Nonlinear Wave Synchronization in a Dusty Plasma Under Microgravity on the International Space Station (ISS)

In a plasma containing micrometer-size dust particles, nonlinear wave synchronization was investigated experimentally under microgravity conditions on board the International Space Station (ISS). These dust particles were confined into a 3-D cloud, in the vicinity of a diffuse edge of the plasma, which was generated by an inductively coupled radio frequency (RF) glow discharge. A cross-sectional slab of the cloud was imaged using a video camera. The dust-density fluctuations in the slab were characterized using the video image data.

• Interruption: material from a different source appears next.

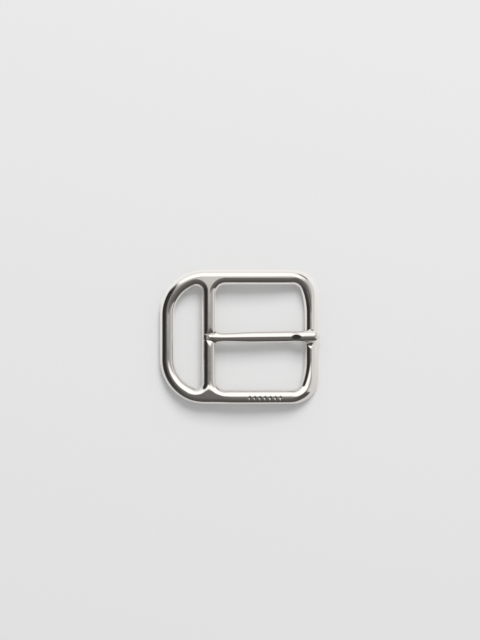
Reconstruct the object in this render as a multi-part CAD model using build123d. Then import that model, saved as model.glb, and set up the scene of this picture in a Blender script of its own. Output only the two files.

A steady and long-lived dust acoustic wave (DAW) was observed to be spontaneously generated in the cloud; it propagated through the dust cloud, which had a gradually varying density distribution. Two kinds of spectral analyses of the wave motion were performed, using Fourier transforms and Hilbert transforms, respectively; these revealed two distinctive spatial domains in the cloud, termed frequency clusters. Within each cluster, waves were found to oscillate at a dominant frequency that remained constant, manifesting mutual synchronization throughout the cluster. Across the two clusters, the dominant frequency exhibited a step-wise change, with a frequency ratio of 2:1, which is consistent with phase-lock conditions for a harmonic synchronization state.